As avaliações constantes dos estudantes levaram ao refinamento das práticas e ao fortalecimento do preparo dos profissionais. “Se um grupo vai mal em uma disciplina, apoiamos os professores para que mudem a abordagem ainda durante o ano letivo”, afirmou Gomes. O currículo das escolas locais foi desenvolvido pela própria Secretaria Municipal de Educação, em parceria com especialistas da Universidade Stanford.
Com gestão profissional, professores bem-preparados e monitoramento constante, foi possível avançar e alcançar resultados expressivos. A cidade tem algum outro segredo? Laura Machado contou que fez essa pergunta aos profissionais de educação da cidade. “Ouvi: ‘A gente começa a aula no horário, tem aula todo dia, quem não aprendeu faz atividades de apoio no contraturno’. Ou seja, não é tão complexo assim, desde que você tenha condições bem atendidas.”
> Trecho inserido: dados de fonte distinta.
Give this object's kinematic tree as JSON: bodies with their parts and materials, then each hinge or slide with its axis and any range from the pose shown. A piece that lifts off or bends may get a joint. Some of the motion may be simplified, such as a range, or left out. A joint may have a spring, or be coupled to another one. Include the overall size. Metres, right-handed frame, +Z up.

Para Ivo Gomes, a medida mais decisiva para garantir o sucesso de Sobral foi a formação dos professores. “Eles precisam de estabilidade na carreira, bom salário, formação continuada e, na medida do possível, morar perto do trabalho, para passar menos tempo em deslocamento e conhecer a realidade do entorno. São práticas perfeitamente realizáveis, desde que se coloque as crianças em primeiro lugar — o que significa dispor para elas os melhores profissionais”.